A new study has revealed the development of PRECAST, a data integration method for multiple spatial transcriptomics datasets. Spatially resolved transcriptomics is a set of emerging technologies that enable the transcriptomic profiling of tissues with the physical location of expressions. However, current methods for data integration tend to focus on single-cell RNA-seq datasets, without considering spatial information.
PRECAST aims to fill this gap by unifying spatial factor analysis simultaneously with spatial clustering and embedding alignment, while only requiring partially shared cell/domain clusters across datasets. The study shows that PRECAST is computationally scalable and applicable to spatial transcriptomics datasets from different platforms, and has been tested on both simulated and (four) real datasets. The results of the study demonstrate improved cell/domain detection with outstanding visualization, and the estimated aligned embeddings and cell/domain labels facilitate many downstream analyses.

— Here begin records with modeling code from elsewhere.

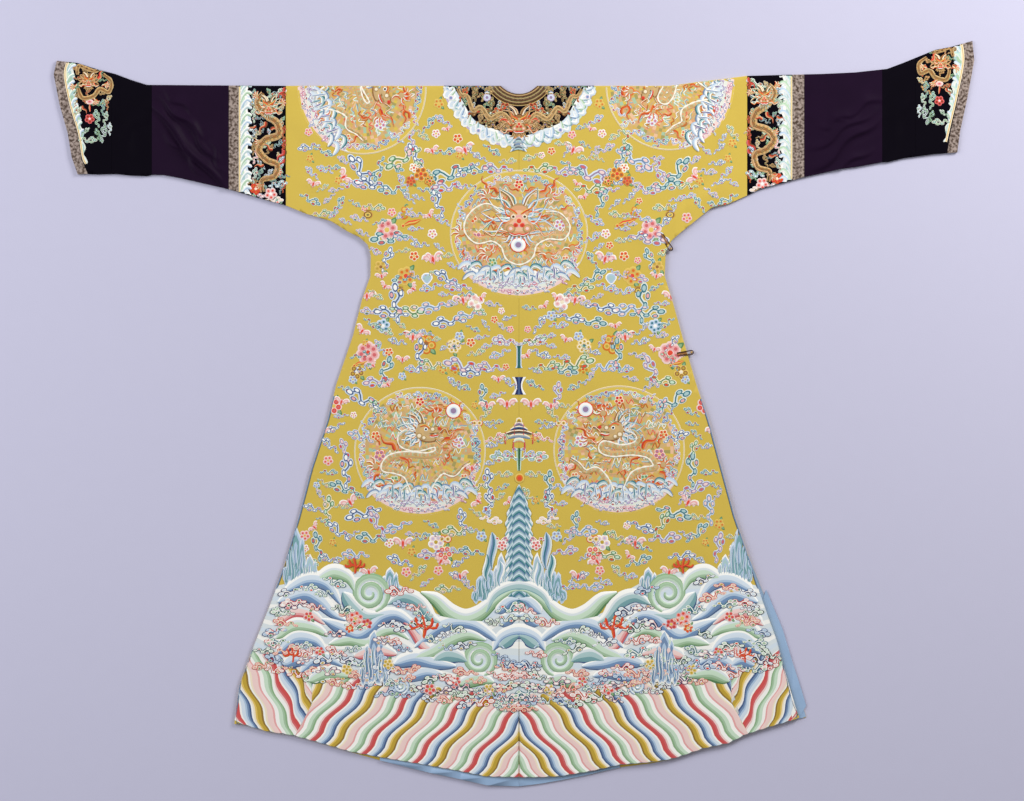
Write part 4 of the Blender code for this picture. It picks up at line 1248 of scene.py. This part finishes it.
RIM_THREADS = (         # by turns along the collar's rim, from its inner to its outer edge
    ("snow", "ice", "sky", "snow", "pale_green"), ("white", "snow", "ice", "mist", "ice"),
    ("ice", "white", "snow", "ice", "lilac"),
)
collar = Needlework("collar_embroidery", "black_satin")
rim = []
for k in range(81):
    angle = 180 - 2.25 * k
    inner = 133 + 3.0 * math.sin(math.radians(angle * 9))
    outer = 155 + 3.2 * abs(math.sin(math.radians(angle * 7.5)))
    rim.append([(*on_collar(inner + (outer - inner) * t / 5, angle), 0.75 - (0.7 if t in (0, 5) else 0))
                for t in range(6)])
collar.net(rim, lambda i, j: RIM_THREADS[(i // 4) % 3][j])
for k in range(19):
    angle = 14 + k * 8.4
    lean = 1 if angle > 90 else -1
    for near, far, threads, shift in ((134, 151, HUMPS[(0, 3, 1)[k % 3]], 0),
                                      (137, 157, ("white", "snow", "ice"), 3.4)):
        arch = curve(
            [on_collar(near, angle + shift + lean * 4.4), on_collar(far - 3, angle + shift + lean * 1.5),
             on_collar(far, angle + shift - lean * 1.0), on_collar(near + 7, angle + shift - lean * 3.8)],
            3.6)
        collar.ribbon(arch, lambda t: 8.5 * (0.4 + 0.6 * math.sin(math.pi * t)), threads[::2], 0.5, 6, 0.4)
    if k % 4 == 1:
        collar.patch(disc(placer(on_collar(148, angle)), 0, 0, 6, 8),
                     ((1.0, "white"), (0.7, "lilac"), (0.4, "blue")), 0.5, 9)
for side in (-1, 1):
    arm = [(side * x, y)
           for x, y in ((16, 74), (34, 56), (58, 66), (76, 44), (92, 50), (104, 22), (116, 20), (124, 6))]
    coil(collar, as_given, arm, 9.5, 5, ("fawn", "brown", "tan", "bark"), "tan", ("tan", "sand", "fawn"))
    for radius, angle, length, turn, tones, tip in (
            (84, 66, 30, 30, ("fawn", "red", "bark"), "red"),
            (92, 52, 32, 80, ("fawn", "forest", "tan"), "brown"),
            (118, 62, 30, 10, ("brown", "forest", "fawn"), "tan"),
            (80, 36, 28, 60, ("tan", "olive", "fawn"), "leaf"),
            (122, 44, 30, 40, ("brown", "bark", "fawn"), "red"),
            (98, 26, 30, 90, ("fawn", "forest", "brown"), "tan"),
            (122, 76, 28, -10, ("tan", "bark", "peach"), "brown"),
            (84, 18, 26, 70, ("fawn", "olive", "tan"), "red"),
            (120, 24, 28, 60, ("fawn", "red", "brown"), "red"),
            (100, 84, 24, -20, ("brown", "bark", "tan"), "fawn"),
            (122, 92, 22, 0, ("fawn", "forest", "tan"), "brown"),
            (106, 14, 24, 90, ("tan", "leaf", "fawn"), "leaf")):
        x, y = on_collar(radius, angle)
        cloud(collar, (side * x, y), length, turn, side, tones, tip, 4)
    scraps = random.Random(21)
    scatter_clouds(
        collar, 700, ((79, 128), (12, 88)), 17, (0, 72, 24), on_collar, lambda x, y: (side * x, y), (24, 32),
        side, (("tan", "bark", "sand"), ("sand", "forest", "pale"), ("grey", "bark", "olive"),
               ("pale", "slate", "tan"), ("grey", "ink", "sand"), ("celadon", "forest", "tan")),
        ("red", "leaf", "tan", "mauve"))
    x, y = on_collar(86, 42)
    collar.patch(disc(placer((side * x, y)), 0, 0, 8, 10), ((1.0, "lilac"), (0.7, "ice"), (0.4, "mauve")),
                 0.5, 6)
    collar.ribbon([(side * x - 5, y - 9), (side * x, y - 12), (side * x + 5, y - 9)], 5, ("white", "indigo"),
                  0.4, 7)
    for turn, length in ((25, 26), (-20, 22), (60, 18)):
        flame(collar, placer((side * 18, 62), 1, 0, side), (0, 0), length, turn, ("peach", "red", "coral"),
              6)
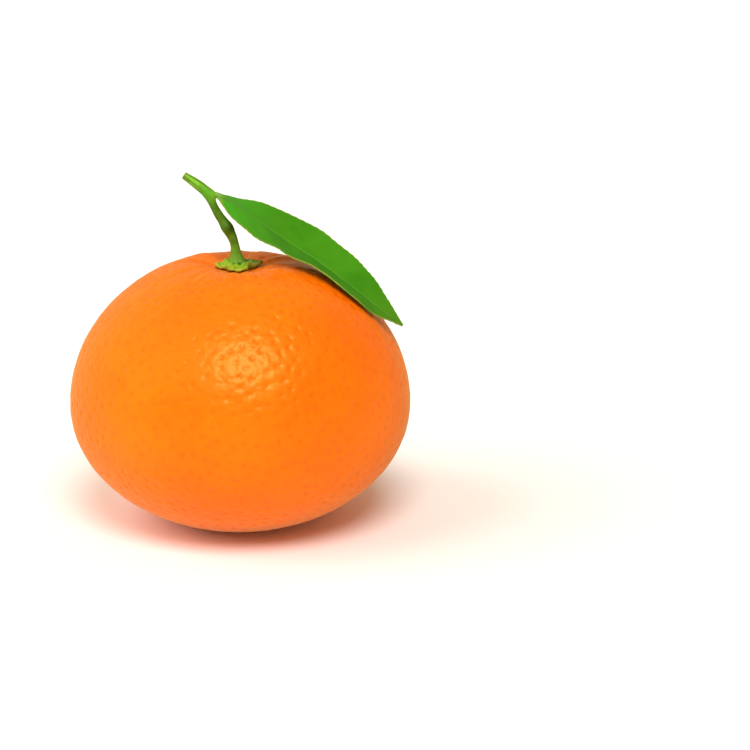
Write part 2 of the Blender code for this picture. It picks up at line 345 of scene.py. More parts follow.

The challenges of integrating spatial data
Spatial transcriptomics is a rapidly growing field that utilizes new technologies to study gene expression profiles while retaining information on the physical location of the tissue. These technologies include in situ hybridization (ISH) methods such as MERFISH, seqFISH, and seqFISH+, as well as in situ capturing technologies like ST, HDST, Slide-seq, and 10x Genomics Visium. Spatial provides researchers with the ability to explore the interactions between cells and their local environment, identify genes with spatial variations, and track changes in gene expression over time.
Similar to single-cell RNA-sequencing (scRNA-seq), spatial studies require the identification of cell/domain clusters using both spatial and expression information. However, when analysing multiple spatial datasets from different slides or conditions, it is important to remove unwanted variations caused by batch effects or biological differences.
Many current data integration methods for scRNA-seq do not consider spatial information, and most existing methods for spatial data integration are limited to low-dimensional space using the principal components of conventional dimension reduction. Researchers developed PRECAST with the aim of creating a rigorous method for data integration of multiple spatial datasets, which will be capable of estimating shared embeddings of biological effects, aligning the embeddings, and clustering the aligned embeddings to obtain cell/domain clusters across datasets that promote spatial smoothness.
How PRECAST works
PRECAST is a unified and principled probabilistic model that simultaneously estimates embeddings for cellular biological effects, performs spatial clustering, and aligns the estimated embeddings across multiple tissue sections. This is a key advantage over other existing methods of data integration, which often perform these tasks sequentially. Furthermore, PRECAST takes advantage of CAR to account for the local microenvironments of neighbouring spots, and an intrinsic CAR component has been used to promote spatial smoothness in the observed expressions of SRT data, which is not found in other methods.
In terms of applications, PRECAST can be used for visualization, trajectory analysis, and SVA and DE analysis for combined tissue slices. Additionally, the method can further remove batch effects across multiple tissue slides based on housekeeping genes, making expression data comparable for different cell/domain clusters. This is particularly useful when analyzing SRT datasets from multiple tissue slides, where biological variations between cell/domain types are often confounded by factors related to data generation processes.
Overall, PRECAST is a potentially powerful new tool for data integration in the field of SRT, providing a unified and principled approach for aligning shared embeddings of biological effects while accounting for complex batch effects and/or biological effects between slides.